パリ世代(2001年-2004年生まれ)は鳥栖の下部組織でプレーする選手がたくさん年代別代表に絡んでおり、年代別代表の主力として活躍している選手も少なくないが、今回のメニコンカップに出場したMF福井(鳥栖U-15)、MF鬼木(鳥栖U-15)、MF楢原(鳥栖U-15)はかなりの有望株である。3人ともU-15日本代表に選出されており、MF福井とMF楢原はいずれも直近のU-15日本代表に選出されている。
171センチのMF福井は下がり目の位置でプレーするパサー系の選手になる。精度の高いパスで中盤を組み立てることが出来る。今回のメニコンカップではキャプテンマークを巻いてプレーした。165センチのMF楢原はサイズには恵まれていないが運動量が多くて機動力もある。ダイナモ的な選手になるがラストパスの精度も非常に高い。動きの量と動きの質を高いレベルで備えている万能型のアタッカーになる。
■ いい循環が生まれつつある。残念ながら直近のU-15日本代表のメンバーには選ばれなかったがMF鬼木(鳥栖U-15)もこの世代の中ではトップクラスの選手だと考えられる。こちらも167センチなのでサイズには恵まれていないが極限まで頑張ることが出来る無類のハードワーカーである。鳥栖U-15のときは左ウイングの位置でプレーするが豊富な運動量と献身性とスピードを生かしてサイドを制圧しつつ、決定的な仕事をすることが出来る。
メニコンカップのメンバーには選ばれなかったが右サイドアタッカーのMF浦十藏もU-15日本代表に招集された経験がある有望株になる。トップチームと同じで鳥栖の下部組織は「攻守の切り替え」や「球際の強さ」や「戦う姿勢」などを強調して戦っている。松本監督や岸野監督がチームを率いていた頃からの伝統になるがU-15日本代表候補のMF鬼木とMF浦十藏は鳥栖スタイルを体現するサイドアタッカーである。
関西地区とは違って九州地区は高校サッカー界の名門校がたくさんある。東福岡や国見や鹿児島実業や大津など名門校で活躍することを夢見て中学年代をJリーグの下部組織で過ごした選手が高校の部活を選択するケースがこれまでたくさんあった。鳥栖U-15から東福岡高に進学して2年生のときに冬の選手権を制したMF藤川(磐田)はそのパターンになるがここ最近は「有望株の流出」も減ってきているようだ。
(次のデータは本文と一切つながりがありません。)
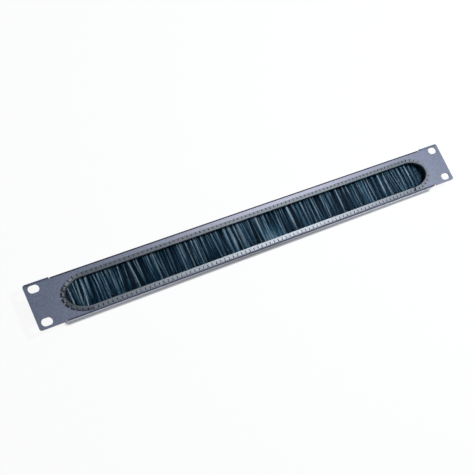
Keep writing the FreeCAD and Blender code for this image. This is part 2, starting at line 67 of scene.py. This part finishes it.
# Where the edging's straight runs end and where its joint lies, in millimetres along the panel.
RUN_END = 186.0
JOINT_START, JOINT_STOP = 186.9, 190.6

# ---------------------------------------------------------------- finishes


def new_finish(name):
    """A material with a node tree and its shader."""
    finish = bpy.data.materials.new(name)
    finish.use_nodes = True
    shader = finish.node_tree.nodes["Principled BSDF"]
    return finish, finish.node_tree, shader


def add_node(tree, kind, **settings):
    node = tree.nodes.new(kind)
    for name, value in settings.items():
        setattr(node, name, value)
    return node


def place(tree):
    """Where a point is on the object, in metres."""
    return add_node(tree, "ShaderNodeTexCoord").outputs["Object"]


def axes(tree, vector):
    """The three parts of a vector."""
    parts = add_node(tree, "ShaderNodeSeparateXYZ")
    tree.links.new(vector, parts.inputs[0])
    return tuple(parts.outputs)


def stretched(tree, vector, scale):
    """The coordinates scaled by a different amount each way."""
    mapping = add_node(tree, "ShaderNodeMapping")
    mapping.inputs["Scale"].default_value = scale
    tree.links.new(vector, mapping.inputs["Vector"])
    return mapping.outputs["Vector"]


def grain(tree, vector, scale, detail=3.0, roughness=0.55):
    """Soft noise between 0 and 1; scale is in cycles per metre."""
    noise = add_node(tree, "ShaderNodeTexNoise")
    noise.inputs["Scale"].default_value = scale
    noise.inputs["Detail"].default_value = detail
    noise.inputs["Roughness"].default_value = roughness
    tree.links.new(vector, noise.inputs["Vector"])
    return noise.outputs["Fac"]


def graded(tree, value, stops):
    """A colour ramp; stops are (position, colour)."""
    ramp = add_node(tree, "ShaderNodeValToRGB")
    elements = ramp.color_ramp.elements
    while len(elements) < len(stops):
        elements.new(0.5)
    for element, (position, colour) in zip(elements, stops):
        element.position = position
        element.color = (*colour, 1.0)
    tree.links.new(value, ramp.inputs["Fac"])
    return ramp.outputs["Color"]


def spread(tree, value, low, high):
    """Maps 0.25 to 0.75 of a noise onto low to high."""
    span = add_node(tree, "ShaderNodeMapRange")
    for name, number in (("From Min", 0.25), ("From Max", 0.75), ("To Min", low), ("To Max", high)):
        span.inputs[name].default_value = number
    tree.links.new(value, span.inputs["Value"])
    return span.outputs["Result"]


def risen(tree, value, start, stop):
    """0 on the near side of start, 1 beyond stop; start may be the larger of the two."""
    span = add_node(tree, "ShaderNodeMapRange")
    span.inputs["From Min"].default_value = start
    span.inputs["From Max"].default_value = stop
    tree.links.new(value, span.inputs["Value"])
    return span.outputs["Result"]


def worked(tree, operation, *values):
    """A sum on one to three values, which are numbers or sockets."""
    sum_node = add_node(tree, "ShaderNodeMath", operation=operation)
    for socket, value in zip(sum_node.inputs, values):
        if isinstance(value, bpy.types.NodeSocket):
            tree.links.new(value, socket)
        else:
            socket.default_value = value
    return sum_node.outputs[0]


def within(tree, value, low, high):
    """1 where the value lies between low and high, otherwise 0."""
    band = add_node(tree, "ShaderNodeMath", operation="COMPARE")
    band.inputs[1].default_value = (low + high) / 2
    band.inputs[2].default_value = (high - low) / 2
    tree.links.new(value, band.inputs[0])
    return band.outputs[0]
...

U-15日本代表カルテットがそのまま鳥栖U-18に進むのか?東福岡高など高校サッカーの名門校に進学するのか?は現時点では分からないが彼らのような有望な選手がそのまま鳥栖U-18に進むのであれば鳥栖U-18はさらに結果を残しやすくなる。そうなると彼らのさらに下の世代の有望株が他のチームに流出する可能性はますます低くなるのでいいことずくめである。鳥栖の下部組織はいいサイクルに突入しつつある。